While the service was fine, with the exception of a salad that never arrived to pacify a famished vegetarian, we had a mixed experience with the food in the lounge. The menu is mostly an abbreviated version of what you get in the dining room, which matters little since they give you the full menu as well. On two visits we were greeted with a complementary amuse bouche — a seared halibut with avocado that resembled fish guacamole, and a more successful salmon with chile oil and fennel, which offered a mild but complex heat. Among the starters there was a minimalist crostini with a single strip of candy-sweet pepper and another of anchovy — which looked more interesting than it tasted. A blended sunchoke soup tasted about as tan as it looked.

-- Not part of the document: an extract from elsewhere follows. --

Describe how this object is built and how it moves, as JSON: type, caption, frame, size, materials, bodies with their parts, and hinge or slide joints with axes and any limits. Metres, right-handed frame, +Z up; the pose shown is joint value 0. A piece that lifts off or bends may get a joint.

Smoked scallop cakes were more successful, if a touch too bready. The red-brown pucks looked great on top of a smear of thick green onion aioli that captured the essence of the vegetable. It came with a great pea-shoot salad that made me wish more for the salad that never arrived the other night. The braised meat in the lamb pie was just the right amount of tender, and I would have loved a little more of it on the petite puff pastry. The hanger steak was fine but unremarkable. Ordered medium-rare, each strip was rare on one side, and medium on the other. It came with fries cut so thin and cooked so crisp that they were essentially rendered a crunchy way to convey grease (their own and an iffy curry aioli or very good parmesan aioli) to your mouth. Our waiter helped us find a few very nice cheeses to end our meal.

So the strengths and weaknesses of the Point Five Lounge are typical of 555 itself. It’s a nice-looking room, warm despite cool colors. The white table clothes of the main space have been traded for copper tables that match the clipboards that hold the menus. Moving the bar into the lounge allowed 555 to gain a few tables, but that main room is less cozy now, and patrons will prefer the balcony more than ever. Moving the entrance over is also meant to help them manage the main room’s temperature. That became a big problem thanks to sub-par air conditioning during last summer’s heat wave. This is probably a wise move. When Al Gore wins the next Nobel Peace Prize it will serve as a useful reminder that there is more where that came from.